Planet Earth/8a. Otzi’s World or What Sustainably Looks Like.
Death on the MountainEdit
A cold wind blew across the high mountain of Gamskarkogel in the high Austria Alps. For Helmut Simon, the wind was a jarring cold wind for October and the coming winter, as he hiked along the high alpine path in the fall of 2004— his footing stumbling along the path at his advancing age. The thin cold alpine air ran through and tossed his gray beard, invigorated his steps, as his hiking boots with new soles and his wind breaker coat with its thick layers protected him from the elements; he pressed onward up the steep mountain slope.

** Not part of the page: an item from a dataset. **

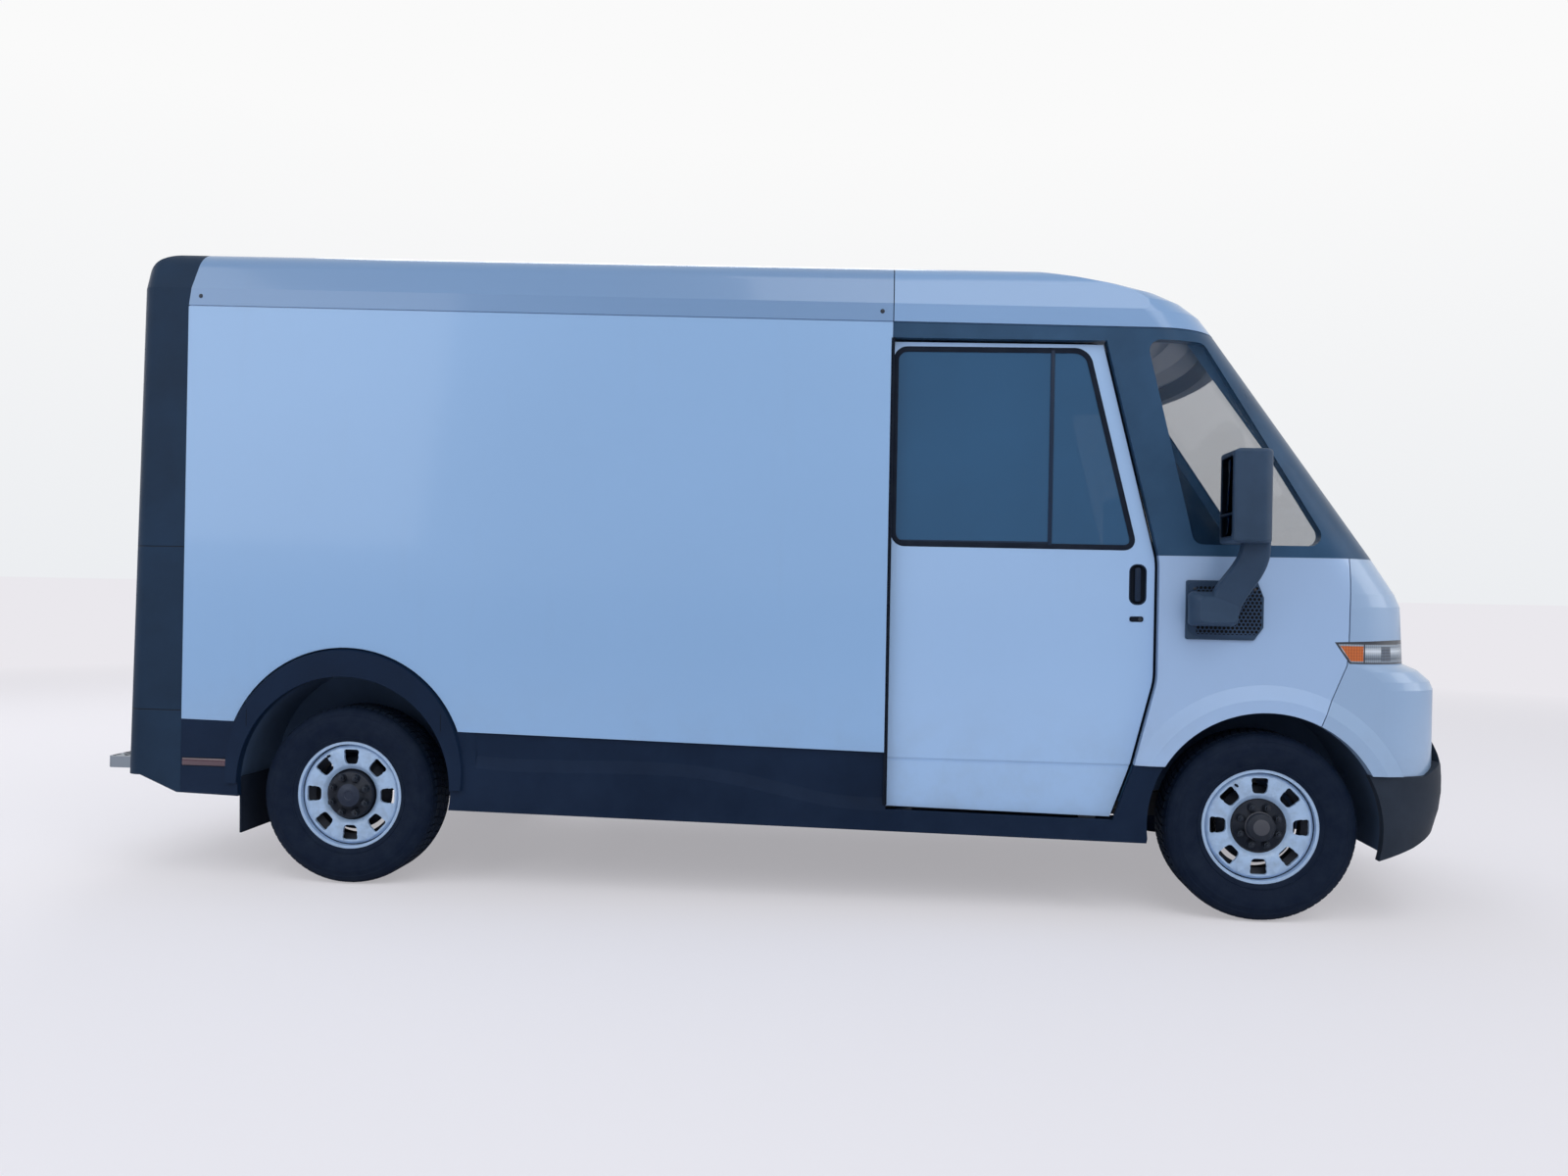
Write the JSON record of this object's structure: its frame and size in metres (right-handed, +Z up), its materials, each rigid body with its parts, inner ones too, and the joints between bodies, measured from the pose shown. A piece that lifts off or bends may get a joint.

Helmut Simon loved to take different routes on his accent up the mountain, never happy with the well-worn foot path crawled by so many tourists and weekend hikers. A casual hiker was not Helmut Simon, instead he was a stubborn climber, a mountaineer. He navigated up the jagged rocks between the steep towering pinnacles, across paths rarely traversed, but offering an incredible intoxicating view of the mountain tops, and tiny valleys and glaciers that wove down below through the deep ravines. He was an experienced climber, having ascended the mountain numerous times before, up to its cross-bearing top. Little mattered that day, because the strong wind pushed him beyond his capacity to balance himself and he slipped off the rock, losing his footing, and finding himself plunging 300 feet to his death.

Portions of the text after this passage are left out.